In short, unless and until there is a commitment for pan-European intervention on Spanish (and perhaps Italian) sovereign debt, I see the market being dominated by a "risk off " bias. As a consequence, I am avoiding cyclical stocks (those dependent on a growing economy such as steel, copper and manufacturing) and hunkering down with my preferred stocks and exchange traded debt---both of which pay great dividends but trade flat (at or near $25) absent exogenous events. I still have exposure to the preferred stocks of some European financials (DUA, IDG, NWpC, RBSpT, AEK, AEF, BCSpD, etc.) which pay handsome yields, but for which, my tolerance for loss is nearly zero. They will fall like rocks if a Spanish default approaches.


Oh, and speaking of market negatives, how about the decision by Argentine President Cristina Fernandez Kirchner this week to nationalize Argentina's largest oil company, YPF. The effect is to render worthless the common stock of that company, a large percentage of which is owned by Spanish oil giant Repsol. Such dictatorial conduct is remindful of "a girl we once knew"---Evita herself. However, when a populist leader (e.g. Hugo Chavez, Evo Morales, etc.) nationalizes a business (read, taking it over without paying a dime), it makes investment in emerging markets, in general, and in South America, in particular, significantly riskier. Investments that once were "nines" now look like "sixes and sevens". I cry for you, Argentina.

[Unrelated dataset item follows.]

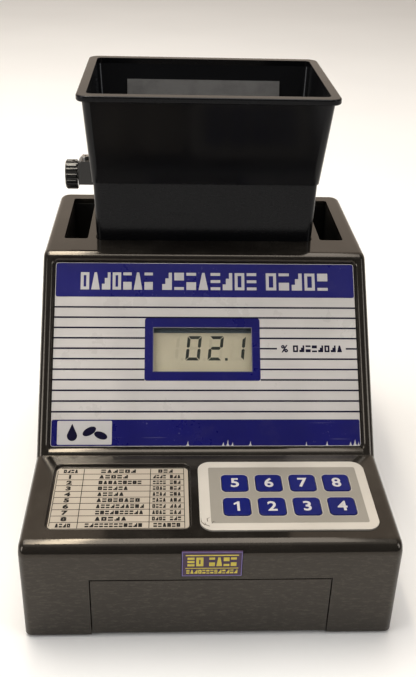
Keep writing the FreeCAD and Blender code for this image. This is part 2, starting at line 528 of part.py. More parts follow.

The above negative news notwithstanding, "big opportunities are around"---some currently available, some just around the corner. As to current opportunities, many more preferred stock and exchange traded debt offerings were made available this week to yield hungry investors like yours truly. I bought newly issued MFO (REIT exchange traded debt) and AHLpB (insurance preferred), paying 8 and 7.25% respectively. As to future opportunities, did you notice that the EPA published fracking regulations that don't go into effect until 2015 and even then, are no more restrictive than what responsible companies are already doing? According to the Wall Street Journal, this development was as surprising as would be George W. Bush receiving the Nobel Peace Prize. Perhaps President Obama now recognizes that cheap fossil fuels are a political asset. No matter, it moves the U.S. ever closer to a future of energy independence.


In closing, I remain cautious; 45% in cash. Any confirmed downward movement in a stock that I hold results in a sale. This week, my favorite, TNH, headed downward, and I sold it to lock in a 45% gain (down from 60%). With apologies to Andrew Lloyd Webber, the first quarter was an amazing, technicolor dreamcoat. I don't want to wake up one day like Joseph, at the bottom of some stock-drop gully, stripped of my profits.